Back in 2004, JPMorgan's loan-to-deposit percentage was as high as
88%. It's also down at rivals. But not as much. The industry average
is just under 70%.Traditionally, banks have lent out 80 to 90% of
their deposits.
So,
why isn't JPMorgan making loans? One reason is that they can make as
much money, about $300 million by just buying short term, low
interest rate Treasury bonds. Dimon should send a thank you note to
Bernanke. The other possible explanation is that there isn't much
demand for loans. Either way, this would seem to be an indicator of
sluggish growth.
The
bank earnings season actually kicked off on Friday when the Federal
Reserve released a statement saying it made an estimated $79 billion
in net interest income, driven by its $90 billion in interest income
on its portfolio of Treasuries, mortgage bonds, and other securities.

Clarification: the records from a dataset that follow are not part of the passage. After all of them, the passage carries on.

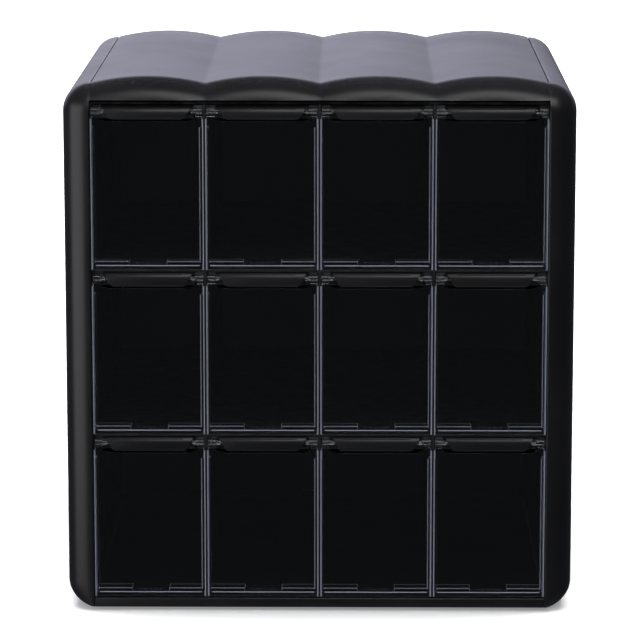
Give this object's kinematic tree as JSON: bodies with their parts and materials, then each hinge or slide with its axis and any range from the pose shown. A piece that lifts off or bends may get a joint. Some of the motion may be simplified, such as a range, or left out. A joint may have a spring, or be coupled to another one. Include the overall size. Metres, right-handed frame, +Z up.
{
  "type": "cube storage unit",
  "caption": "Black moulded countertop cube of small compartments, each closed by a clear lift-up door hinged at its top corners, under a scalloped top.",
  "frame": {"origin": "on the surface the unit stands on, under the middle of its bounding box", "axes": "+X to the right as seen from the front, +Y from the front to the back, +Z up"},
  "size_m": [0.43, 0.381, 0.457],
  "materials": {
    "case_black": "satin black moulded plastic with a fine even grain",
    "panel_black": "matt black sheet plastic, faint extrusion lines",
    "door_clear": "clear polished plastic with a slight blue cast at its edges",
    "foot_rubber": "soft black rubber",
    "screw_black": "black oxide steel"
  },
  "bodies": {
    "case": {"side_shell_left": "case_black", "side_shell_right": "case_black", "top_cover": "case_black", "shelf_lower": "panel_black", "shelf_upper": "panel_black", "divider_left": "panel_black", "divider_middle": "panel_black", "divider_right": "panel_black", "top_deck": "panel_black", "liner_left": "panel_black", "liner_right": "panel_black", "base_panel": "case_black", "back_panel": "panel_black", "hinge_rail_lower": "case_black", "hinge_rail_middle": "case_black", "hinge_rail_upper": "case_black", "back_screw_left_low": "screw_black", "back_screw_left_mid": "screw_black", "back_screw_left_high": "screw_black", "back_screw_right_low": "screw_black", "back_screw_right_mid": "screw_black", "back_screw_right_high": "screw_black", "foot_front_left": "foot_rubber", "foot_front_right": "foot_rubber", "foot_rear_left": "foot_rubber", "foot_rear_right": "foot_rubber"},
    "door_bottom_1": {"door_bottom_1": "door_clear"},
    "door_bottom_2": {"door_bottom_2": "door_clear"},
    "door_bottom_3": {"door_bottom_3": "door_clear"},
    "door_bottom_4": {"door_bottom_4": "door_clear"},
    "door_middle_1": {"door_middle_1": "door_clear"},
    "door_middle_2": {"door_middle_2": "door_clear"},
    "door_middle_3": {"door_middle_3": "door_clear"},
    "door_middle_4": {"door_middle_4": "door_clear"},
    "door_top_1": {"door_top_1": "door_clear"},
    "door_top_2": {"door_top_2": "door_clear"},
    "door_top_3": {"door_top_3": "door_clear"},
    "door_top_4": {"door_top_4": "door_clear"}
  },
  "joints": [
    {"name": "door_bottom_1_hinge", "type": "hinge", "parent": "case", "child": "door_bottom_1", "pos_m": [-0.144, -0.1847, 0.1463], "axis": [-1, 0, 0], "range_deg": [0, 100]},
    {"name": "door_bottom_2_hinge", "type": "hinge", "parent": "case", "child": "door_bottom_2", "pos_m": [-0.048, -0.1847, 0.1463], "axis": [-1, 0, 0], "range_deg": [0, 100]},
    {"name": "door_bottom_3_hinge", "type": "hinge", "parent": "case", "child": "door_bottom_3", "pos_m": [0.048, -0.1847, 0.1463], "axis": [-1, 0, 0], "range_deg": [0, 100]},
    {"name": "door_bottom_4_hinge", "type": "hinge", "parent": "case", "child": "door_bottom_4", "pos_m": [0.144, -0.1847, 0.1463], "axis": [-1, 0, 0], "range_deg": [0, 100]},
    {"name": "door_middle_1_hinge", "type": "hinge", "parent": "case", "child": "door_middle_1", "pos_m": [-0.144, -0.1847, 0.2876], "axis": [-1, 0, 0], "range_deg": [0, 100]},
    {"name": "door_middle_2_hinge", "type": "hinge", "parent": "case", "child": "door_middle_2", "pos_m": [-0.048, -0.1847, 0.2876], "axis": [-1, 0, 0], "range_deg": [0, 100]},
    {"name": "door_middle_3_hinge", "type": "hinge", "parent": "case", "child": "door_middle_3", "pos_m": [0.048, -0.1847, 0.2876], "axis": [-1, 0, 0], "range_deg": [0, 100]},
    {"name": "door_middle_4_hinge", "type": "hinge", "parent": "case", "child": "door_middle_4", "pos_m": [0.144, -0.1847, 0.2876], "axis": [-1, 0, 0], "range_deg": [0, 100]},
    {"name": "door_top_1_hinge", "type": "hinge", "parent": "case", "child": "door_top_1", "pos_m": [-0.144, -0.1847, 0.4289], "axis": [-1, 0, 0], "range_deg": [0, 100]},
    {"name": "door_top_2_hinge", "type": "hinge", "parent": "case", "child": "door_top_2", "pos_m": [-0.048, -0.1847, 0.4289], "axis": [-1, 0, 0], "range_deg": [0, 100]},
    {"name": "door_top_3_hinge", "type": "hinge", "parent": "case", "child": "door_top_3", "pos_m": [0.048, -0.1847, 0.4289], "axis": [-1, 0, 0], "range_deg": [0, 100]},
    {"name": "door_top_4_hinge", "type": "hinge", "parent": "case", "child": "door_top_4", "pos_m": [0.144, -0.1847, 0.4289], "axis": [-1, 0, 0], "range_deg": [0, 100]}
  ]
}
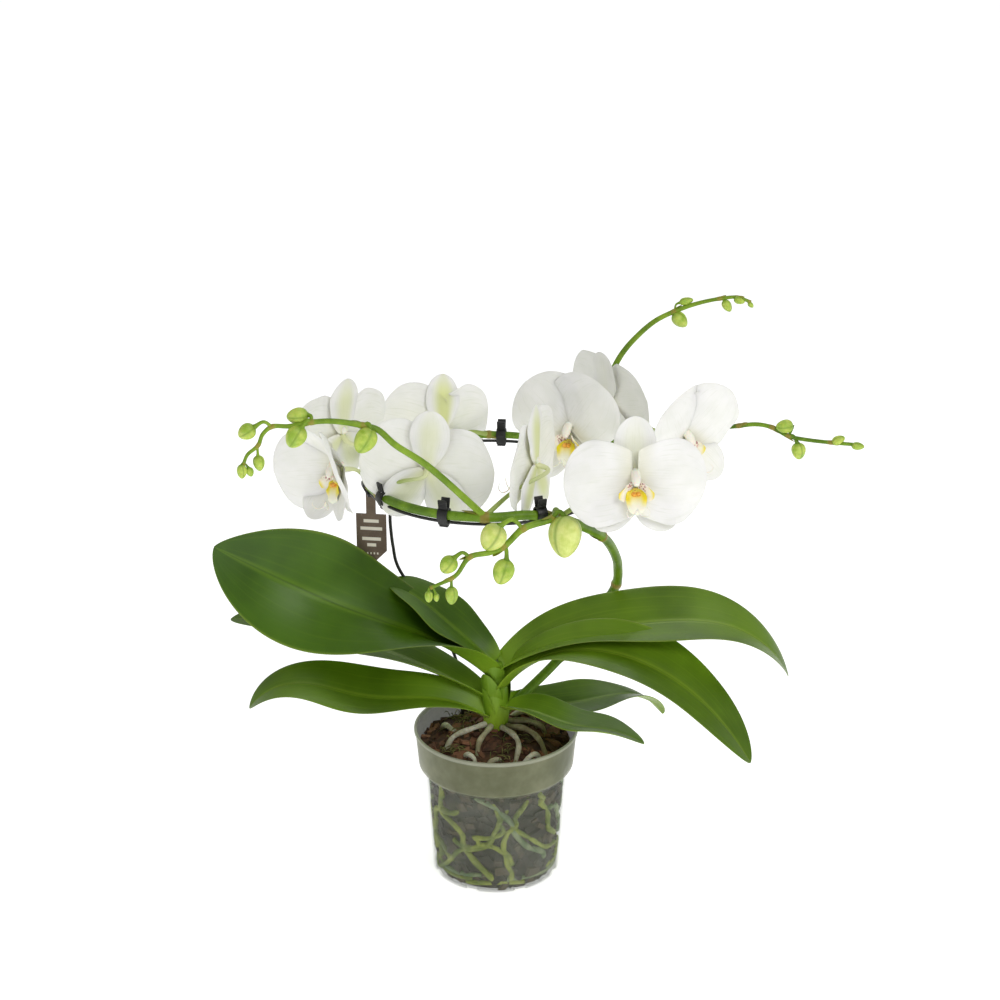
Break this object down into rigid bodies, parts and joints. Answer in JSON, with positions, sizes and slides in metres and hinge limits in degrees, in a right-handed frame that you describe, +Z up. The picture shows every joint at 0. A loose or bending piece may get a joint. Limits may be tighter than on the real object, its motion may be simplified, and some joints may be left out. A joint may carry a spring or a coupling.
{
  "type": "potted orchid",
  "caption": "Moth orchid in a clear nursery pot, its flower stem trained round a wire hoop, with white flowers and green buds.",
  "frame": {"origin": "centre of the pot's flat underside", "axes": "+Z up through the pot's rim, +X to the right of the flowers' show side, -Y towards the viewer of that side"},
  "size_m": [0.454, 0.2184, 0.4264],
  "materials": {
    "pot_plastic": "satin",
    "potting_mix": "matte",
    "root": "matte",
    "crown": "satin",
    "leaf": "satin",
    "stem": "satin",
    "shoot": "satin",
    "petal": "satin",
    "lip": "satin",
    "wire": "satin",
    "clip": "satin",
    "tag_card": "matte"
  },
  "bodies": {
    "root": {"pot": "pot_plastic", "crown": "crown", "flower_stem": "stem", "support_hoop": "wire", "root_left": "root", "root_front_left": "root", "root_front": "root", "root_front_right": "root", "root_right": "root", "potting_mix": "potting_mix", "leaf_left_large": "leaf", "leaf_centre_young": "leaf", "leaf_right_large": "leaf", "leaf_right_second": "leaf", "leaf_left_back": "leaf", "leaf_right_low_front": "leaf", "leaf_right_low_back": "leaf", "leaf_left_low": "leaf", "bud_shoot_left": "shoot", "bud_shoot_front": "shoot", "bud_shoot_top": "shoot", "stem_clip_front": "clip", "stem_clip_right": "clip", "stem_clip_left": "clip", "stem_clip_side": "clip", "stem_clip_back": "clip", "hang_tag": "tag_card", "flower_1": "petal", "flower_2": "petal", "flower_3": "petal", "flower_4": "petal", "flower_5": "petal", "flower_6": "petal", "flower_7": "petal", "flower_8": "petal", "flower_9": "petal", "flower_1_lip": "lip", "flower_2_lip": "lip", "flower_3_lip": "lip", "flower_4_lip": "lip", "flower_5_lip": "lip", "flower_6_lip": "lip", "flower_7_lip": "lip", "flower_8_lip": "lip", "flower_9_lip": "lip"}
  },
  "joints": []
}
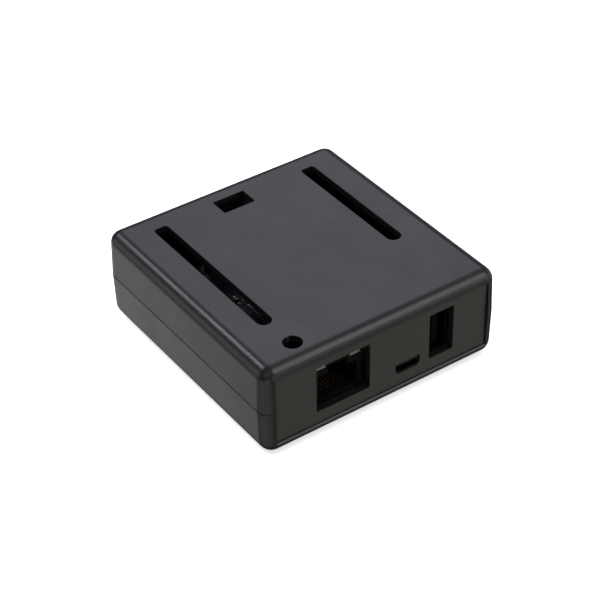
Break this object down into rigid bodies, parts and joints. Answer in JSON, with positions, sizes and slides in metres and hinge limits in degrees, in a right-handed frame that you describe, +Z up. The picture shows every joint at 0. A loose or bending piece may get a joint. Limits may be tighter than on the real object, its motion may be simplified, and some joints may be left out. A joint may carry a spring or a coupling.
{
  "type": "logic analyzer",
  "caption": "Shallow square black instrument case in two halves with a front panel for network and USB sockets, long header slots and a reset hole in its lid, and a populated board inside.",
  "frame": {"origin": "middle of the footprint, at the surface that the rubber feet stand on", "axes": "+X to the right along the connector side, +Y from the connector side to the plain side, +Z up out of the lid"},
  "size_m": [0.0742, 0.0764, 0.028],
  "materials": {
    "case_plastic": "fine satin moulded black",
    "foot_rubber": "matt black rubber",
    "board_laminate": "dark solder mask",
    "screw_steel": "black zinc",
    "connector_plastic": "matt black",
    "light_window": "smoked translucent",
    "contact_gold": "gold flash",
    "dark_metal": "black nickel",
    "tin_metal": "matt tin",
    "button_plastic": "matt black",
    "chip_resin": "matt moulding compound",
    "ferrite": "dark ferrite",
    "can_aluminium": "brushed can",
    "ceramic_tan": "fired ceramic",
    "fuse_green": "green epoxy"
  },
  "bodies": {
    "case": {"bottom_shell": "case_plastic", "front_panel": "case_plastic", "rear_panel": "case_plastic", "rubber_feet": "foot_rubber", "circuit_board": "board_laminate", "board_screws": "screw_steel", "ethernet_jack_housing": "connector_plastic", "ethernet_jack_lights": "light_window", "ethernet_jack_contacts": "contact_gold", "usb_a_shell": "dark_metal", "usb_a_tongue": "connector_plastic", "usb_a_contacts": "contact_gold", "micro_usb_shell": "dark_metal", "micro_usb_tongue": "connector_plastic", "probe_header_10way": "connector_plastic", "probe_header_8way": "connector_plastic", "power_header_8way": "connector_plastic", "trigger_header_6way": "connector_plastic", "header_contacts": "contact_gold", "programming_header_base": "connector_plastic", "programming_header_pins": "contact_gold", "reset_switch_body": "connector_plastic", "reset_switch_cover": "tin_metal", "reset_switch_legs": "tin_metal", "reset_dome": "tin_metal", "logic_array_chip": "chip_resin", "logic_array_leads": "tin_metal", "controller_chip": "chip_resin", "controller_leads": "tin_metal", "sample_memory_chip": "chip_resin", "sample_memory_leads": "tin_metal", "input_buffers": "chip_resin", "input_buffer_leads": "tin_metal", "ethernet_magnetics": "chip_resin", "crystal_can": "tin_metal", "voltage_regulator": "chip_resin", "regulator_tabs": "tin_metal", "power_inductor": "ferrite", "capacitor_bases": "connector_plastic", "electrolytic_capacitors": "can_aluminium", "ceramic_capacitors": "ceramic_tan", "chip_resistors": "chip_resin", "protection_networks": "chip_resin", "status_lights": "light_window", "input_fuse": "fuse_green"},
    "lid": {"top_shell": "case_plastic"},
    "reset_plunger": {"reset_button": "button_plastic"}
  },
  "joints": [
    {"name": "lid_lift", "type": "slide", "parent": "case", "child": "lid", "axis": [0, 0, 1], "range_m": [0, 0.03]},
    {"name": "reset_press", "type": "slide", "parent": "case", "child": "reset_plunger", "axis": [0, 0, -1], "range_m": [0, 0.00025], "stiffness_N_per_m": 5000, "deforming": ["reset_dome"]}
  ]
}
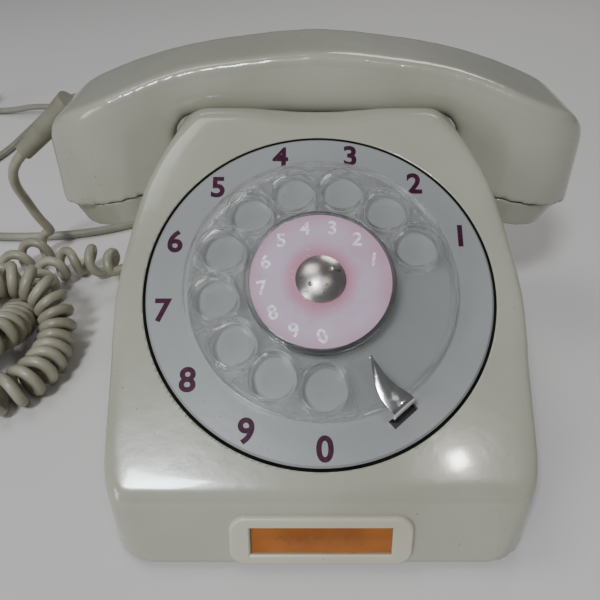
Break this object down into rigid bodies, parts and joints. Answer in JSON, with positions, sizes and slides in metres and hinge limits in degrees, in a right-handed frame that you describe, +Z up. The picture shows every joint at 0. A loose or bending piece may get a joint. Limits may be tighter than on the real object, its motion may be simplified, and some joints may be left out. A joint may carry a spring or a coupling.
{
  "type": "rotary dial desk telephone",
  "caption": "Grey desk telephone with a rotary dial and clear finger wheel, a handset on its cradle, a curly handset cord and a line cord with plug.",
  "frame": {"origin": "on the desk, under the middle of the telephone without its cords", "axes": "+X to the right of someone who dials, +Y to the back, +Z up"},
  "size_m": [0.4188, 0.4328, 0.1167],
  "materials": {
    "housing_plastic": "satin, moulded",
    "ring_plastic": "semi-gloss",
    "black_plastic": "matt",
    "clear_plastic": "clear acrylic, smoky",
    "pink_card": "satin card",
    "amber_card": "card",
    "frame_plastic": "pale satin",
    "nickel": "nickel plated",
    "zinc_steel": "zinc plated",
    "brass": "turned",
    "bell_metal": "spun and polished",
    "spring_steel": "blued",
    "rubber": "matt",
    "grey_rubber": "matt",
    "cord_jacket": "semi-matt jacket",
    "line_jacket": "semi-matt jacket",
    "coil_winding": "varnished tape",
    "board": "paper laminate",
    "capsule": "stamped"
  },
  "bodies": {
    "root": {"housing": "housing_plastic", "label_frame": "frame_plastic", "label_card": "amber_card", "label_window": "clear_plastic", "base_plate": "zinc_steel", "rubber_feet": "rubber", "housing_screws": "zinc_steel", "number_ring": "ring_plastic", "ring_seal": "black_plastic", "dial_frame": "black_plastic", "main_bush": "brass", "finger_stop": "nickel", "dial_bridge": "zinc_steel", "spring_barrel": "zinc_steel", "mainspring": "spring_steel", "governor_cup": "brass", "pulse_contacts": "black_plastic", "hook_bracket": "zinc_steel", "hook_pin": "zinc_steel", "hook_contacts": "black_plastic", "ringer_frame": "zinc_steel", "ringer_coils": "coil_winding", "ringer_gongs": "bell_metal", "gong_screws": "nickel", "clapper_pin": "zinc_steel", "circuit_board": "board", "capacitor": "coil_winding", "induction_coil": "coil_winding", "terminal_block": "black_plastic", "terminal_screws": "brass", "line_gland": "grey_rubber", "curl_gland": "grey_rubber", "handset_cord_tail": "cord_jacket", "handset_cord_stretches": "cord_jacket", "handset_cord_heap": "cord_jacket", "line_cord": "line_jacket", "line_cord_coil": "line_jacket", "plug_body": "black_plastic", "plug_pins": "brass", "plug_boot": "grey_rubber"},
    "wheel": {"finger_wheel": "clear_plastic", "label_disc": "pink_card", "label_ring": "nickel", "hub_cap": "nickel", "main_shaft": "zinc_steel", "main_gear": "brass", "pulse_cam": "brass"},
    "governor": {"governor_pinion": "brass", "governor_spindle": "zinc_steel", "governor_weights": "brass"},
    "plungers": {"cradle_plungers": "frame_plastic", "plunger_bar": "frame_plastic"},
    "hook": {"hook_lever": "zinc_steel"},
    "clapper": {"clapper": "zinc_steel"},
    "handset": {"handset_shell": "housing_plastic", "ear_cap": "housing_plastic", "mouth_cap": "housing_plastic", "receiver_capsule": "capsule", "transmitter_capsule": "capsule", "handset_boot": "grey_rubber"}
  },
  "joints": [
    {"name": "dial_turn", "type": "hinge", "parent": "root", "child": "wheel", "pos_m": [0, -0.027, 0.062], "axis": [0, -0.5736, 0.8192], "range_deg": [-332, 0], "stiffness_Nm_per_rad": 0.02},
    {"name": "governor_spin", "type": "hinge", "parent": "root", "child": "governor", "pos_m": [0, -0.00341, 0.07852], "axis": [0, -0.5736, 0.8192], "range_deg": [0, 1662]},
    {"name": "handset_lift", "type": "slide", "parent": "root", "child": "handset", "axis": [0, 0, 1], "range_m": [0, 0.12]},
    {"name": "plunger_rise", "type": "slide", "parent": "root", "child": "plungers", "axis": [0, 0, 1], "range_m": [0, 0.0051]},
    {"name": "hook_turn", "type": "hinge", "parent": "root", "child": "hook", "pos_m": [0, 0.032, 0.058], "axis": [1, 0, 0], "range_deg": [0, 11.6]},
    {"name": "clapper_swing", "type": "hinge", "parent": "root", "child": "clapper", "pos_m": [0, 0.078, 0.024], "axis": [0, 0, 1], "range_deg": [-4.5, 4.5]}
  ],
  "couplings": [
    {"joint": "governor_spin", "follows": "dial_turn", "ratio": -5},
    {"joint": "plunger_rise", "follows": "handset_lift", "ratio": 0.041667},
    {"joint": "hook_turn", "follows": "handset_lift", "rad_per_m": 1.6667}
  ]
}
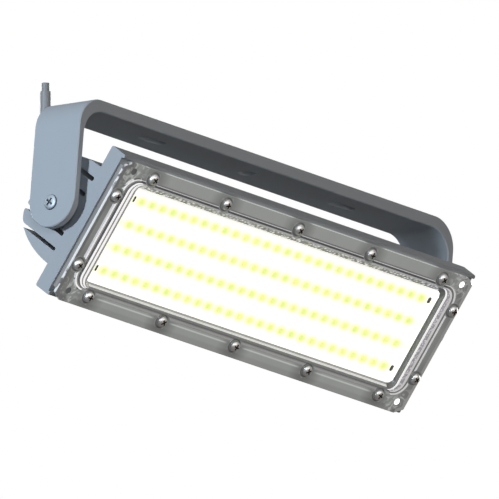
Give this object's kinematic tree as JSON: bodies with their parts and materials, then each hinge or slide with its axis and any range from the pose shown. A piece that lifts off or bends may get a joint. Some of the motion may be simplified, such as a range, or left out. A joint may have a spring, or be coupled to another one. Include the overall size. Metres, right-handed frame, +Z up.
{
  "type": "led flood light",
  "caption": "Rectangular finned flood light head with a clear screwed-on lens cover, tilting inside a U-shaped ceiling or wall bracket.",
  "frame": {"origin": "middle of the bracket's top face, at the centre fixing hole", "axes": "+X along the head and the crossbar, to the right seen from the front; -Y towards the lit side; +Z up, out of the bracket's top face"},
  "size_m": [0.3246, 0.104, 0.1371],
  "materials": {
    "bracket_paint": "satin powder coat over aluminium, blue grey",
    "heat_sink_paint": "satin powder coat over aluminium, blue grey",
    "lens_clear": "clear gloss moulding",
    "gasket_rubber": "soft black silicone",
    "pad_grey": "matt grey heat-conducting pad",
    "board_white": "white solder mask with yellow LED chips",
    "screw_steel": "bright stainless steel",
    "gland_nylon": "grey moulded nylon",
    "washer_nylon": "dark moulded nylon",
    "lead_sheath": "grey rubber sheath",
    "lead_core": "grey inner insulation, cut by hand",
    "wire_red": "red wire insulation",
    "wire_black": "black wire insulation"
  },
  "bodies": {
    "bracket": {"bracket": "bracket_paint"},
    "head": {"heat_sink": "heat_sink_paint", "lens_gasket": "gasket_rubber", "thermal_pad": "pad_grey", "led_board": "board_white", "lens_cover": "lens_clear", "lens_screw_01": "screw_steel", "lens_screw_02": "screw_steel", "lens_screw_03": "screw_steel", "lens_screw_04": "screw_steel", "lens_screw_05": "screw_steel", "lens_screw_06": "screw_steel", "lens_screw_07": "screw_steel", "lens_screw_08": "screw_steel", "lens_screw_09": "screw_steel", "lens_screw_10": "screw_steel", "lens_screw_11": "screw_steel", "lens_screw_12": "screw_steel", "lens_screw_13": "screw_steel", "lens_screw_14": "screw_steel", "board_screw_1": "screw_steel", "board_screw_2": "screw_steel", "board_screw_3": "screw_steel", "board_screw_4": "screw_steel", "pivot_screw_left": "screw_steel", "pivot_screw_right": "screw_steel", "pivot_washer_left": "washer_nylon", "pivot_washer_right": "washer_nylon", "gland_washer": "gasket_rubber", "gland_body": "gland_nylon", "gland_seal": "gasket_rubber", "gland_nut": "gland_nylon", "wire_positive": "wire_red", "wire_negative": "wire_black", "supply_lead": "lead_sheath", "lead_core": "lead_core"}
  },
  "joints": [
    {"name": "head_tilt", "type": "hinge", "parent": "bracket", "child": "head", "pos_m": [0, 0, -0.0615], "axis": [1, 0, 0], "range_deg": [-124, 26]}
  ]
}
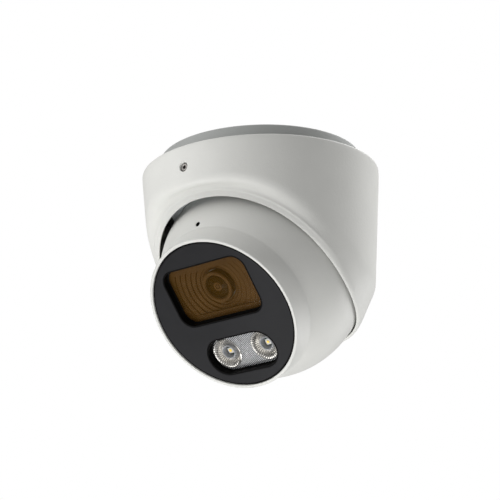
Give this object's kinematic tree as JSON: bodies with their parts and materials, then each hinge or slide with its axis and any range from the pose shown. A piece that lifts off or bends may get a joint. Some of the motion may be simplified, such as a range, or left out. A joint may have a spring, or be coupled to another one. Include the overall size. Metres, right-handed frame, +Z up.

The Fed sent $77 billion to the US Treasury. The Federal Reserve,
after operational costs, is earning double the profits of Exxon Mobil
($44 billion) and Apple ($41 billion), and those two companies are
doing a combined $600 billion in global revenues. The Fed doesn't
have to drill oil wells or hire Chinese kids to glue together phones,
they basically print money, buy mostly risk-free bond investments and
do a little research to determine what the interest payments are
going to be. The Fed has built up a $4 trillion dollar portfolio, and
they have sent more than $350 billion to the Treasury since 2009. By
the way, the Fed sent $88 billion to the Treasury in 2012, so they
were down last year. No, I don't know what that indicates.
Standard
& Poor's Ratings Services revised its outlook on California's
credit ratings to positive from stable, citing the governor's budget
plan. S&P foresees raising the state's rating one notch within
two years, if California follows the $107 billion budget Brown
proposed last week. S&P said it is also encouraged by the
proposal's emphasis on repaying debt and building reserves. While
Brown did not suggest specific action for making the teachers'
underfunded retirement system whole, he did highlight that the
pension "is in need of a long-term funding strategy.”
In
a letter issued through the Economic Policy Institute, including seven Nobel Laureates, argue
that the government should hike the federal minimum wage from $7.25
to $10.10 an hour by 2016 and then peg future increases to inflation.
The
effect of a minimum wage hike is one of the most hotly debated issues
in economic research. Some argue that a boost in the wage floor would
hurt low wage earners because employers would be hesitant to hire if
they had to pay their workers more. In the letter, the economists, argue that the "weight"
of the evidence indicates past minimum wage hikes haven’t hurt the
job market.
However,
the letter reads: "Research suggests that a minimum-wage
increase could have a small stimulative effect on the economy as
low-wage workers spend their additional earnings, raising demand and
job growth, and providing some help on the jobs front."